§ STATED PROBLEM
Your task is to quote the listing below exactly, beginning with its first line and ending on the line bearing "from mathutils import Matrix, Vector".

-------

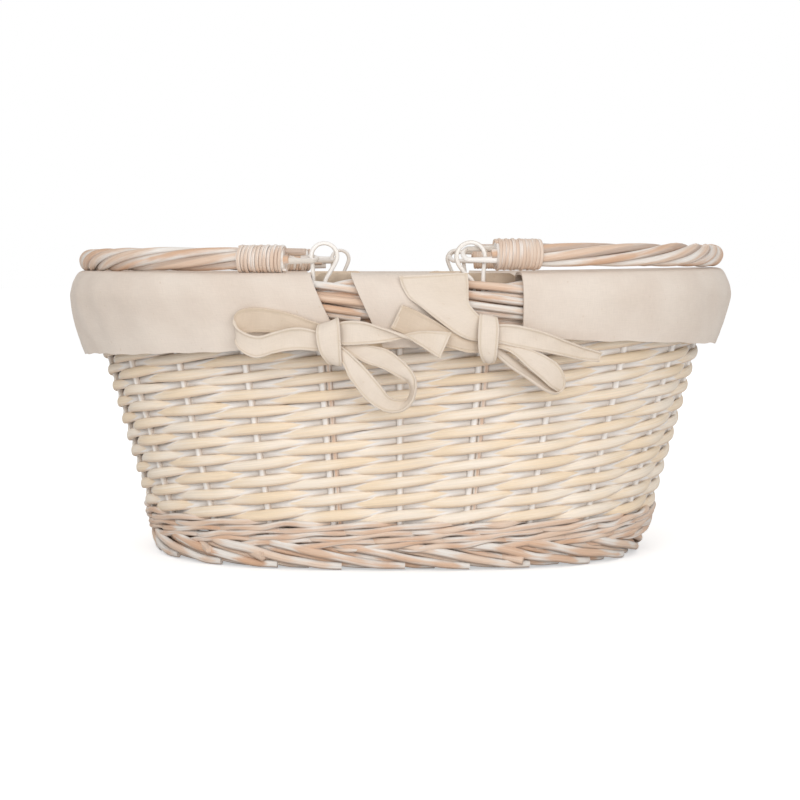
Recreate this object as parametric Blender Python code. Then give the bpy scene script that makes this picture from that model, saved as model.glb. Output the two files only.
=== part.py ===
"""Oval willow shopping basket with a tied cotton lining and two folding swing handles.

Frame: origin at the centre of the footprint on the floor, +X along the length, -Y the front
with the tied bows, +Z up. Metres. The handles lie folded outwards on the rim at rest, and
each one swings up about a line along Y through the middles of its two rim rings.
"""

import math

import bmesh
import bpy
import numpy as np
from mathutils import Matrix, Vector

# ---- driving dimensions -------------------------------------------------------------------
SQUARENESS = 2.4        # superellipse exponent of the plan outline: 2 is an ellipse
BASE_HALF_LENGTH = 0.1667   # outside of the wall, run down to the floor
BASE_HALF_DEPTH = 0.1280
FLARE_LENGTH = 0.276    # how far the wall leans out along X per metre of height
FLARE_DEPTH = 0.225
RIM_HALF_LENGTH = 0.2165    # reference outline of the rim border and the lining's collar
RIM_HALF_DEPTH = 0.1685
PLAN_STEPS = 48         # sides of every ring round the plan, two to each stake

FOOT_TOP = 0.0145
BOTTOM_WALE_TOP = 0.0315
WEAVE_TOP = 0.1530
TOP_WALE_TOP = 0.1665
BORDER_BOTTOM = 0.1668
BORDER_TOP = 0.1850
GAP = 0.0003            # left between pieces that touch

STAKE_COUNT = 24
STAKE_RADIUS = 0.0020
STAKE_INSET = 0.0057    # stake centre line, in from the outside of the wall
STAKE_END_GAP = 0.0009  # room for the square-cut end of a leaning stake
HOLE_PLAY = 0.0004      # added to a rod's radius for the hole it passes through
ROD_SIDES = 6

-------

§ RESULT OF THIS TASK
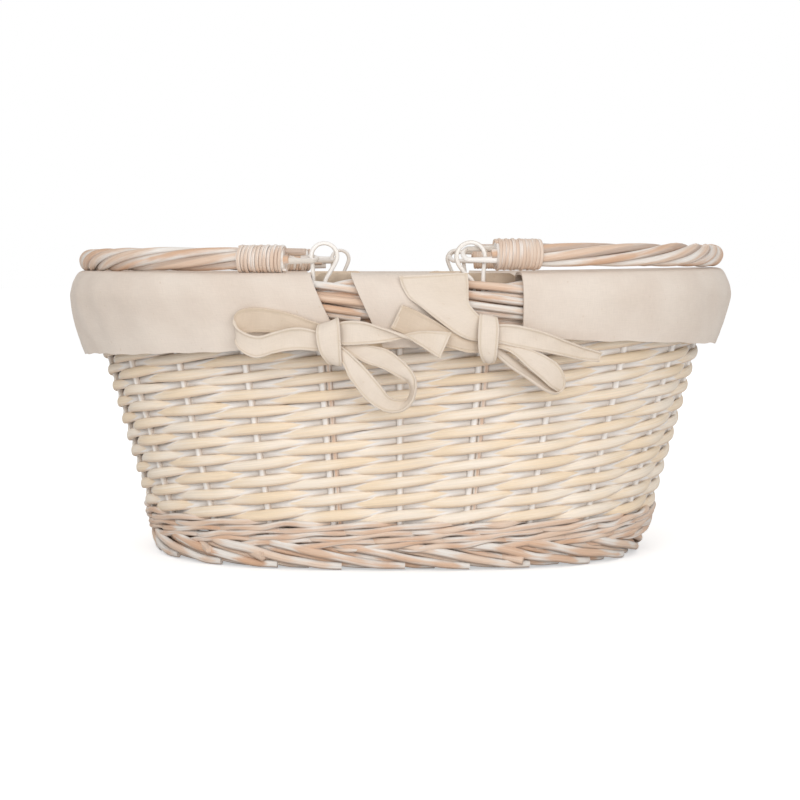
Recreate this object as parametric Blender Python code. Then give the bpy scene script that makes this picture from that model, saved as model.glb. Output the two files only.
=== part.py ===
"""Oval willow shopping basket with a tied cotton lining and two folding swing handles.

Frame: origin at the centre of the footprint on the floor, +X along the length, -Y the front
with the tied bows, +Z up. Metres. The handles lie folded outwards on the rim at rest, and
each one swings up about a line along Y through the middles of its two rim rings.
"""

import math

import bmesh
import bpy
import numpy as np
from mathutils import Matrix, Vector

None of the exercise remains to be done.